The underlying bug — speaker not recreating the CR when the immutable field needs to change — is upstream MetalLB behaviour. Two paths possible:

  • Upgrade MetalLB to a version where this is fixed (needs research — check changelogs).
  • File upstream issue / patch with reproducer.

Not done as part of this post-mortem; tracked separately. Risk acceptance: until then, the manual delete servicel2status workaround is the playbook, and is fast (<10s).

4. Alerting (DEFERRED)

Suggested but not implemented:

  • Prometheus alert on metallb_speaker_reconcile_errors_total{kind="ServiceL2Status"} rate.
  • Synthetic probe: a CronJob that does pg_advisory_lock + release against the PG VIP every 5min from CI namespace, alert if it ever fails.

Tracked as future hardening (no beads task yet — only worth filing if recurrence happens).

Lessons

  1. 2>/dev/null is a time-bomb. It hid the real error for weeks. Fix #1 already lands the principle; audit other places in scripts/ for the same anti-pattern next time we touch them.
  2. CRD status.* immutability is non-obvious failure mode.
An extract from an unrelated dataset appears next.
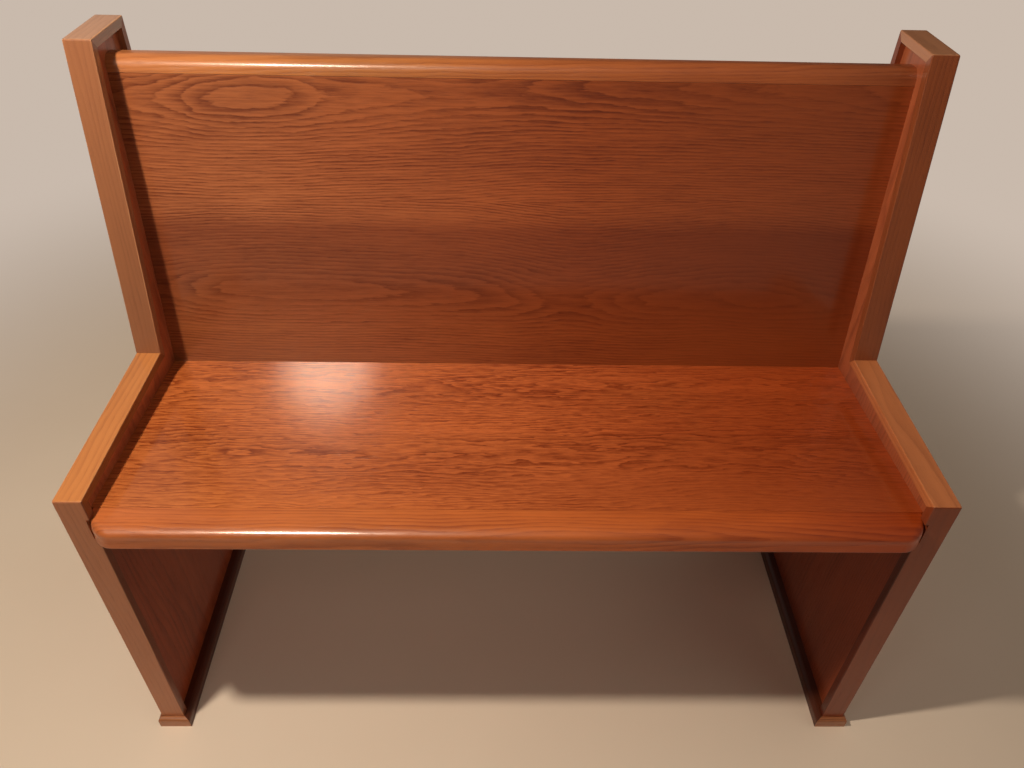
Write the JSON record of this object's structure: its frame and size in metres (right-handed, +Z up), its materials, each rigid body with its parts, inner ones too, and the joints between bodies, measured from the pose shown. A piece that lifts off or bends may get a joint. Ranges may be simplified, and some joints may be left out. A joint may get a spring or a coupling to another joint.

When debugging weird LB / VIP / endpoint behaviour, always grep speaker logs for immutable, cannot update, and reconciler errors. Add to cluster-health checks.
  3. Misleading wrapper errors cost weeks. scripts/tg claimed "Cannot read PG credentials" — that's what the operator believed. The actual vault read step worked. The real failure was three steps later in a completely different subsystem. When a wrapper script makes a definitive claim about which subsystem failed, distrust it; reproduce the subsystem in isolation before chasing the claim.
  4. CNPG primary changes / endpoint churn can trigger L2 announcer flap. The trigger (within the timeline) was likely the pg-cluster-3 pod coming up. Worth flagging for any future CNPG topology changes.

References

  • Beads: code-aoxk — closed 2026-05-26.
  • scripts/tg lines 65-95 — current pre-flight with explicit error surfacing.
  • kubectl get servicel2status -A — current state, single allocation per service.
  • This file: infra/docs/post-mortems/2026-05-16-metallb-l2-immutable-pg-vip-flap.md.